§ **WHAT THE EXERCISE ASKS**: Output every entry exactly as written.
——————
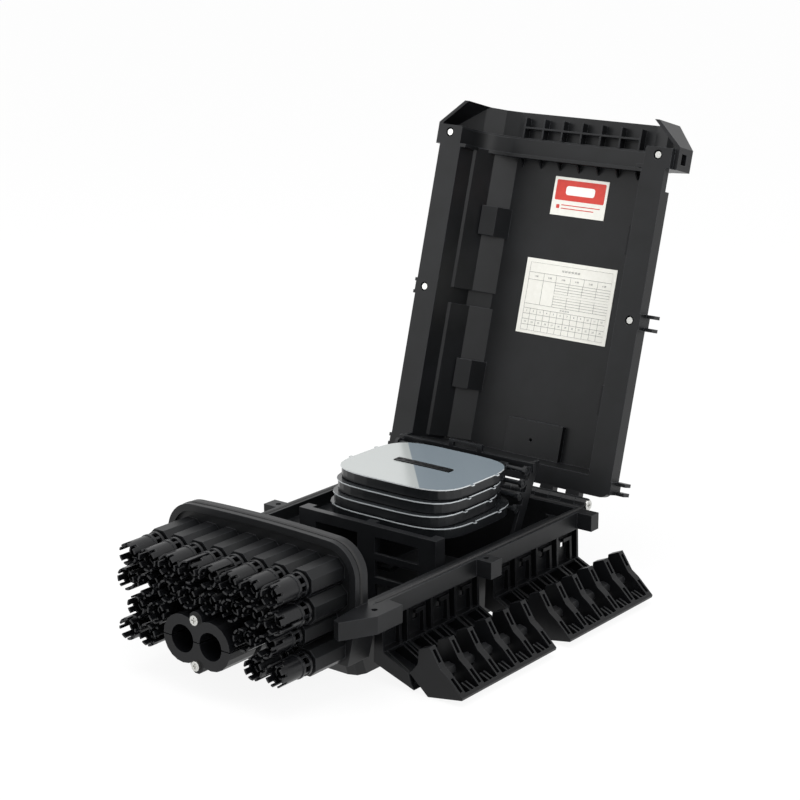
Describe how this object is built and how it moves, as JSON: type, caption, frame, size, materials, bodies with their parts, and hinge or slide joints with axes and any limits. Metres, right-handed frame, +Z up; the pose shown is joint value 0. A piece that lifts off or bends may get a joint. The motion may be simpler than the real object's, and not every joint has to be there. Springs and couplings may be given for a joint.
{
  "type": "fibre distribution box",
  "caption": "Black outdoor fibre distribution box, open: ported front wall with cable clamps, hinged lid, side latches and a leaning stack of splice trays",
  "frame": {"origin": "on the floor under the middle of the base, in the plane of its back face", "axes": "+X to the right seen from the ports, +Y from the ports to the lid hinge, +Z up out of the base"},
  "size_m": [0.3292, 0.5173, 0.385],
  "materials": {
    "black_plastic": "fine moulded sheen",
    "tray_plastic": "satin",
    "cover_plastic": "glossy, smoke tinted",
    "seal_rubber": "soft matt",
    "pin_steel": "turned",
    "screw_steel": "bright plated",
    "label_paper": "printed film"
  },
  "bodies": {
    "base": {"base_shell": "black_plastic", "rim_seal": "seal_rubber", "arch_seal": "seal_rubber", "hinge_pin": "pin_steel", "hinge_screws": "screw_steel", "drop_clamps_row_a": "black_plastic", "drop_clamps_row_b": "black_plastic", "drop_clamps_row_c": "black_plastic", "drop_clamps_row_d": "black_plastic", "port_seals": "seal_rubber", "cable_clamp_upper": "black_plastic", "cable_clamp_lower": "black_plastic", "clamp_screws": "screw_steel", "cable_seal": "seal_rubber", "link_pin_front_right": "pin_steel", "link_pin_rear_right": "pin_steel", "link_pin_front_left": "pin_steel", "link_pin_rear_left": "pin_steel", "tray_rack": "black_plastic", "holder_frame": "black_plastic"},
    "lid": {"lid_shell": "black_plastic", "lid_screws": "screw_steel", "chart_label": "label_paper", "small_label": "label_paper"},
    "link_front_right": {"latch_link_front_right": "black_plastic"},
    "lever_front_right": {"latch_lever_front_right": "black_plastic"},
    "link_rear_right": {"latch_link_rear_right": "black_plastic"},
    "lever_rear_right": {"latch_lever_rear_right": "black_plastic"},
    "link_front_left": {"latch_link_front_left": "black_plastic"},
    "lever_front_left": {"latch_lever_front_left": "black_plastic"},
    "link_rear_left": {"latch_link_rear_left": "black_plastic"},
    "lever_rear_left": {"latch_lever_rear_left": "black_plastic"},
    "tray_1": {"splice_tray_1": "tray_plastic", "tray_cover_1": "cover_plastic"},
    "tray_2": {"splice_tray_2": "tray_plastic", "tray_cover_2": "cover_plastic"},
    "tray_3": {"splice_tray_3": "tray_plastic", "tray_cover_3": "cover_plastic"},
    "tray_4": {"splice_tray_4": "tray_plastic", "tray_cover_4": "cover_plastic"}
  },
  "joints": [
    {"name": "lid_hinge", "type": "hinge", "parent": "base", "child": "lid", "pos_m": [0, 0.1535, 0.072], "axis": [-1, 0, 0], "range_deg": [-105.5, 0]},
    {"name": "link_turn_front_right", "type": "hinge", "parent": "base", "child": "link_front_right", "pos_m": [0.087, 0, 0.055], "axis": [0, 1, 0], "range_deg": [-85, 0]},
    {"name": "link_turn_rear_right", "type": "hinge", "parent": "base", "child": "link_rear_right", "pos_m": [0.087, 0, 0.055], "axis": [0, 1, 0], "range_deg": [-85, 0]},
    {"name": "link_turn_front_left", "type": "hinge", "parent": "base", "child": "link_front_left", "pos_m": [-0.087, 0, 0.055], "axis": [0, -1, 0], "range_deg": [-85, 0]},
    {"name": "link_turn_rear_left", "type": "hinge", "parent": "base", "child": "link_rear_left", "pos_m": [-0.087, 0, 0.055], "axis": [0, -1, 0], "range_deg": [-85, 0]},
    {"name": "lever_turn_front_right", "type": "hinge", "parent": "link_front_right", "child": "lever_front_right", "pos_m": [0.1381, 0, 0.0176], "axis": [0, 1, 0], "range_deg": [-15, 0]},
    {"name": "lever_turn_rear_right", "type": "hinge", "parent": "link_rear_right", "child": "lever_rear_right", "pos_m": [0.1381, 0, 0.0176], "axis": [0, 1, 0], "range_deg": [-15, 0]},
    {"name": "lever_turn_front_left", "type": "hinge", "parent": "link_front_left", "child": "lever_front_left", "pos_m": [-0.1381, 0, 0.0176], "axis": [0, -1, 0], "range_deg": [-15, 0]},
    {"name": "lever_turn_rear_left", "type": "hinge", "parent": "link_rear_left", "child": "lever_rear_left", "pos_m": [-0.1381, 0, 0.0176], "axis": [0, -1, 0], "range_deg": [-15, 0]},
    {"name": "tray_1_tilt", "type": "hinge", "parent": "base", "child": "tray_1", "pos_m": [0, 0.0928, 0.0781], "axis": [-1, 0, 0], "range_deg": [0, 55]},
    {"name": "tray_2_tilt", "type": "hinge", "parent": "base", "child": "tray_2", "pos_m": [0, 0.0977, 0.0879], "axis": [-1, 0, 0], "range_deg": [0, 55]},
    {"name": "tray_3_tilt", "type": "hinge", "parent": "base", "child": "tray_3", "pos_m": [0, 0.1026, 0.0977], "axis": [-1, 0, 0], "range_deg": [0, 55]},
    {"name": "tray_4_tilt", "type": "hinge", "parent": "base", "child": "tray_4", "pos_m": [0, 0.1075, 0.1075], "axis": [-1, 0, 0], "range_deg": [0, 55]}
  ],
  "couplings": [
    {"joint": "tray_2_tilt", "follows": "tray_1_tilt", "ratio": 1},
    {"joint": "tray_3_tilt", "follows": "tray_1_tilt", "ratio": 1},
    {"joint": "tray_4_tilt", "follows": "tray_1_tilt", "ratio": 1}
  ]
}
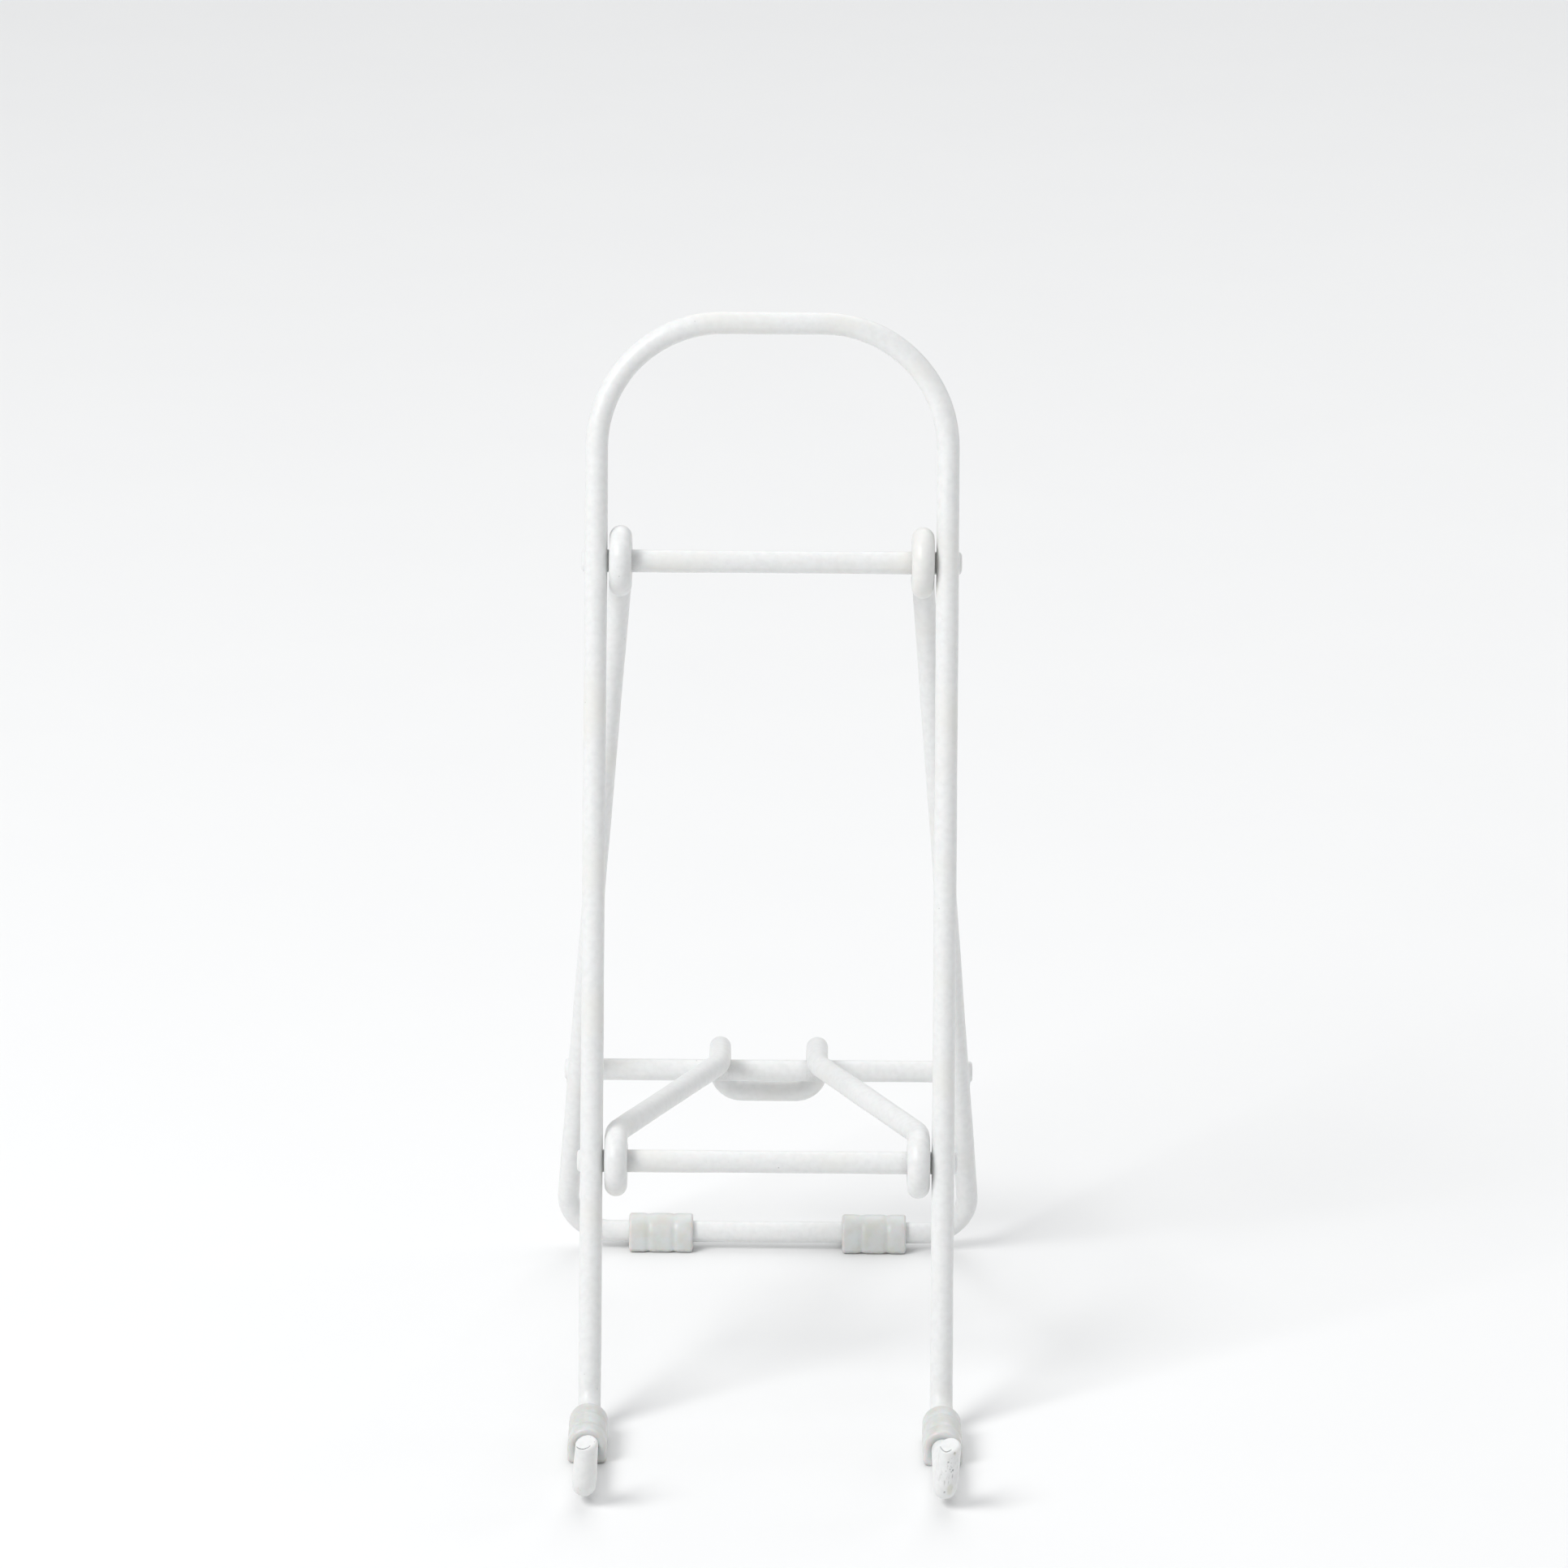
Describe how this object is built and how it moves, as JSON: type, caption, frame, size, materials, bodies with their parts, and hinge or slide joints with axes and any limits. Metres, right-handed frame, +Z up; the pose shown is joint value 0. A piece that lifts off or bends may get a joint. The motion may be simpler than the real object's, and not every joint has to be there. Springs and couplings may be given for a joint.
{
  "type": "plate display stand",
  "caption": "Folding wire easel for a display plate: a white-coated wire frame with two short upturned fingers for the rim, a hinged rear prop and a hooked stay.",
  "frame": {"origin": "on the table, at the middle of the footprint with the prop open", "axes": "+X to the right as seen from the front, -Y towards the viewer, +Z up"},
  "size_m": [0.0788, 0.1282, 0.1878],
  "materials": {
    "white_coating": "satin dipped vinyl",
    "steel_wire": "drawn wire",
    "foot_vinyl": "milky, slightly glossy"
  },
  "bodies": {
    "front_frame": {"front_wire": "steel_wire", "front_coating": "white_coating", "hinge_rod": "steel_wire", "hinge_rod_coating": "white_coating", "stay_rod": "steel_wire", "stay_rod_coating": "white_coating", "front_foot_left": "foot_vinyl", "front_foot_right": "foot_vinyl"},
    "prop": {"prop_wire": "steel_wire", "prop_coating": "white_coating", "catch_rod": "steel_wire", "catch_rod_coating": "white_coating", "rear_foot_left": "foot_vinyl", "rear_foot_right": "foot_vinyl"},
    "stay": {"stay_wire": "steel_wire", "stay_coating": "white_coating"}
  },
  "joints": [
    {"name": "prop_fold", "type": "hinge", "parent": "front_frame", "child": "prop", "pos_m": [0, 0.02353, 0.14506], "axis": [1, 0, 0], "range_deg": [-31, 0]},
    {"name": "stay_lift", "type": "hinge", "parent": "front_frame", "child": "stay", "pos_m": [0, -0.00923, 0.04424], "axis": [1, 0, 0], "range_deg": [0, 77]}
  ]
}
——————
§ **FINAL RESULT**:
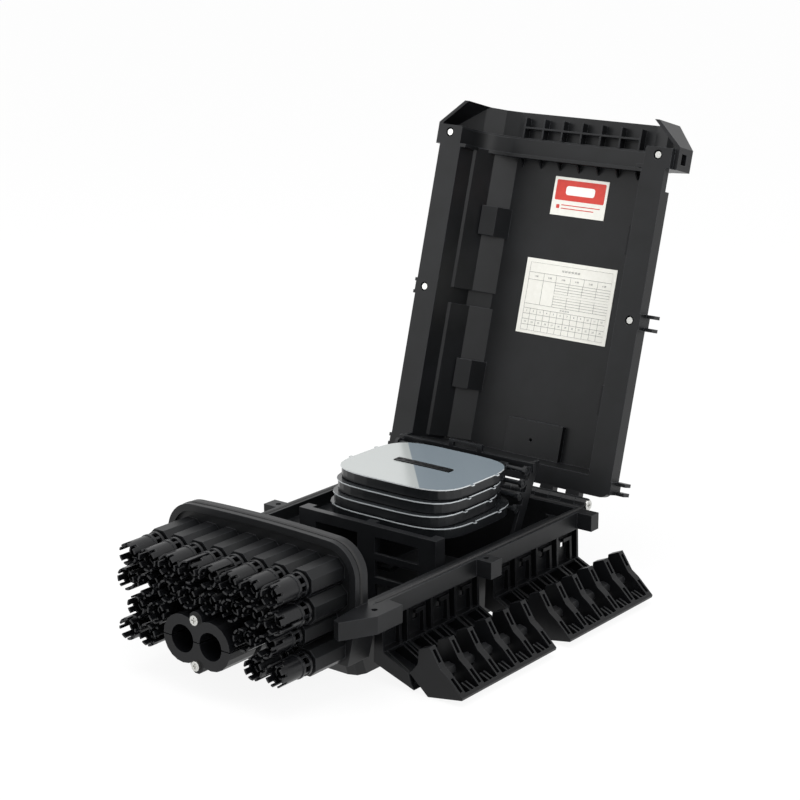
Describe how this object is built and how it moves, as JSON: type, caption, frame, size, materials, bodies with their parts, and hinge or slide joints with axes and any limits. Metres, right-handed frame, +Z up; the pose shown is joint value 0. A piece that lifts off or bends may get a joint. The motion may be simpler than the real object's, and not every joint has to be there. Springs and couplings may be given for a joint.
{
  "type": "fibre distribution box",
  "caption": "Black outdoor fibre distribution box, open: ported front wall with cable clamps, hinged lid, side latches and a leaning stack of splice trays",
  "frame": {"origin": "on the floor under the middle of the base, in the plane of its back face", "axes": "+X to the right seen from the ports, +Y from the ports to the lid hinge, +Z up out of the base"},
  "size_m": [0.3292, 0.5173, 0.385],
  "materials": {
    "black_plastic": "fine moulded sheen",
    "tray_plastic": "satin",
    "cover_plastic": "glossy, smoke tinted",
    "seal_rubber": "soft matt",
    "pin_steel": "turned",
    "screw_steel": "bright plated",
    "label_paper": "printed film"
  },
  "bodies": {
    "base": {"base_shell": "black_plastic", "rim_seal": "seal_rubber", "arch_seal": "seal_rubber", "hinge_pin": "pin_steel", "hinge_screws": "screw_steel", "drop_clamps_row_a": "black_plastic", "drop_clamps_row_b": "black_plastic", "drop_clamps_row_c": "black_plastic", "drop_clamps_row_d": "black_plastic", "port_seals": "seal_rubber", "cable_clamp_upper": "black_plastic", "cable_clamp_lower": "black_plastic", "clamp_screws": "screw_steel", "cable_seal": "seal_rubber", "link_pin_front_right": "pin_steel", "link_pin_rear_right": "pin_steel", "link_pin_front_left": "pin_steel", "link_pin_rear_left": "pin_steel", "tray_rack": "black_plastic", "holder_frame": "black_plastic"},
    "lid": {"lid_shell": "black_plastic", "lid_screws": "screw_steel", "chart_label": "label_paper", "small_label": "label_paper"},
    "link_front_right": {"latch_link_front_right": "black_plastic"},
    "lever_front_right": {"latch_lever_front_right": "black_plastic"},
    "link_rear_right": {"latch_link_rear_right": "black_plastic"},
    "lever_rear_right": {"latch_lever_rear_right": "black_plastic"},
    "link_front_left": {"latch_link_front_left": "black_plastic"},
    "lever_front_left": {"latch_lever_front_left": "black_plastic"},
    "link_rear_left": {"latch_link_rear_left": "black_plastic"},
    "lever_rear_left": {"latch_lever_rear_left": "black_plastic"},
    "tray_1": {"splice_tray_1": "tray_plastic", "tray_cover_1": "cover_plastic"},
    "tray_2": {"splice_tray_2": "tray_plastic", "tray_cover_2": "cover_plastic"},
    "tray_3": {"splice_tray_3": "tray_plastic", "tray_cover_3": "cover_plastic"},
    "tray_4": {"splice_tray_4": "tray_plastic", "tray_cover_4": "cover_plastic"}
  },
  "joints": [
    {"name": "lid_hinge", "type": "hinge", "parent": "base", "child": "lid", "pos_m": [0, 0.1535, 0.072], "axis": [-1, 0, 0], "range_deg": [-105.5, 0]},
    {"name": "link_turn_front_right", "type": "hinge", "parent": "base", "child": "link_front_right", "pos_m": [0.087, 0, 0.055], "axis": [0, 1, 0], "range_deg": [-85, 0]},
    {"name": "link_turn_rear_right", "type": "hinge", "parent": "base", "child": "link_rear_right", "pos_m": [0.087, 0, 0.055], "axis": [0, 1, 0], "range_deg": [-85, 0]},
    {"name": "link_turn_front_left", "type": "hinge", "parent": "base", "child": "link_front_left", "pos_m": [-0.087, 0, 0.055], "axis": [0, -1, 0], "range_deg": [-85, 0]},
    {"name": "link_turn_rear_left", "type": "hinge", "parent": "base", "child": "link_rear_left", "pos_m": [-0.087, 0, 0.055], "axis": [0, -1, 0], "range_deg": [-85, 0]},
    {"name": "lever_turn_front_right", "type": "hinge", "parent": "link_front_right", "child": "lever_front_right", "pos_m": [0.1381, 0, 0.0176], "axis": [0, 1, 0], "range_deg": [-15, 0]},
    {"name": "lever_turn_rear_right", "type": "hinge", "parent": "link_rear_right", "child": "lever_rear_right", "pos_m": [0.1381, 0, 0.0176], "axis": [0, 1, 0], "range_deg": [-15, 0]},
    {"name": "lever_turn_front_left", "type": "hinge", "parent": "link_front_left", "child": "lever_front_left", "pos_m": [-0.1381, 0, 0.0176], "axis": [0, -1, 0], "range_deg": [-15, 0]},
    {"name": "lever_turn_rear_left", "type": "hinge", "parent": "link_rear_left", "child": "lever_rear_left", "pos_m": [-0.1381, 0, 0.0176], "axis": [0, -1, 0], "range_deg": [-15, 0]},
    {"name": "tray_1_tilt", "type": "hinge", "parent": "base", "child": "tray_1", "pos_m": [0, 0.0928, 0.0781], "axis": [-1, 0, 0], "range_deg": [0, 55]},
    {"name": "tray_2_tilt", "type": "hinge", "parent": "base", "child": "tray_2", "pos_m": [0, 0.0977, 0.0879], "axis": [-1, 0, 0], "range_deg": [0, 55]},
    {"name": "tray_3_tilt", "type": "hinge", "parent": "base", "child": "tray_3", "pos_m": [0, 0.1026, 0.0977], "axis": [-1, 0, 0], "range_deg": [0, 55]},
    {"name": "tray_4_tilt", "type": "hinge", "parent": "base", "child": "tray_4", "pos_m": [0, 0.1075, 0.1075], "axis": [-1, 0, 0], "range_deg": [0, 55]}
  ],
  "couplings": [
    {"joint": "tray_2_tilt", "follows": "tray_1_tilt", "ratio": 1},
    {"joint": "tray_3_tilt", "follows": "tray_1_tilt", "ratio": 1},
    {"joint": "tray_4_tilt", "follows": "tray_1_tilt", "ratio": 1}
  ]
}
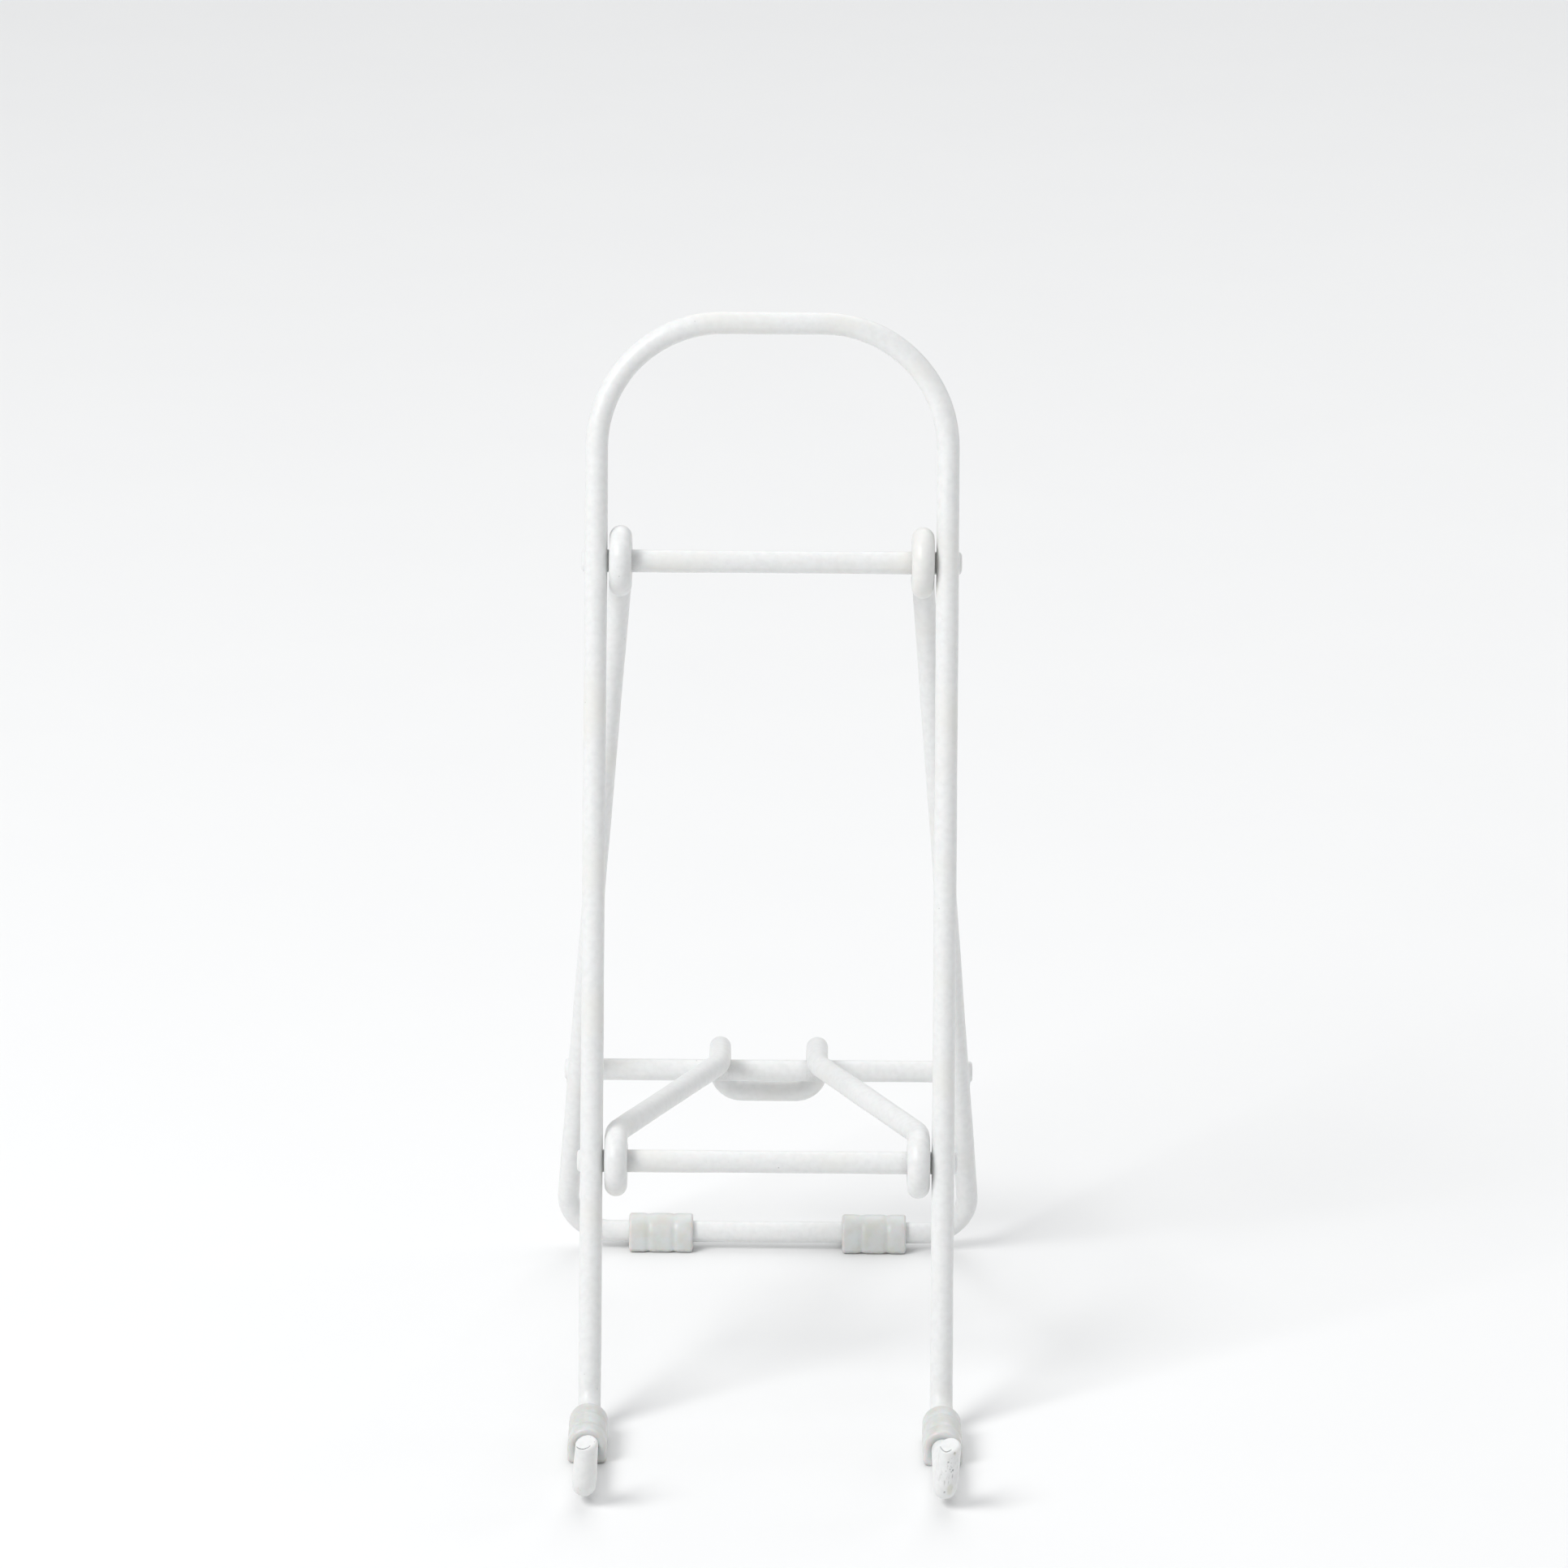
Describe how this object is built and how it moves, as JSON: type, caption, frame, size, materials, bodies with their parts, and hinge or slide joints with axes and any limits. Metres, right-handed frame, +Z up; the pose shown is joint value 0. A piece that lifts off or bends may get a joint. The motion may be simpler than the real object's, and not every joint has to be there. Springs and couplings may be given for a joint.
{
  "type": "plate display stand",
  "caption": "Folding wire easel for a display plate: a white-coated wire frame with two short upturned fingers for the rim, a hinged rear prop and a hooked stay.",
  "frame": {"origin": "on the table, at the middle of the footprint with the prop open", "axes": "+X to the right as seen from the front, -Y towards the viewer, +Z up"},
  "size_m": [0.0788, 0.1282, 0.1878],
  "materials": {
    "white_coating": "satin dipped vinyl",
    "steel_wire": "drawn wire",
    "foot_vinyl": "milky, slightly glossy"
  },
  "bodies": {
    "front_frame": {"front_wire": "steel_wire", "front_coating": "white_coating", "hinge_rod": "steel_wire", "hinge_rod_coating": "white_coating", "stay_rod": "steel_wire", "stay_rod_coating": "white_coating", "front_foot_left": "foot_vinyl", "front_foot_right": "foot_vinyl"},
    "prop": {"prop_wire": "steel_wire", "prop_coating": "white_coating", "catch_rod": "steel_wire", "catch_rod_coating": "white_coating", "rear_foot_left": "foot_vinyl", "rear_foot_right": "foot_vinyl"},
    "stay": {"stay_wire": "steel_wire", "stay_coating": "white_coating"}
  },
  "joints": [
    {"name": "prop_fold", "type": "hinge", "parent": "front_frame", "child": "prop", "pos_m": [0, 0.02353, 0.14506], "axis": [1, 0, 0], "range_deg": [-31, 0]},
    {"name": "stay_lift", "type": "hinge", "parent": "front_frame", "child": "stay", "pos_m": [0, -0.00923, 0.04424], "axis": [1, 0, 0], "range_deg": [0, 77]}
  ]
}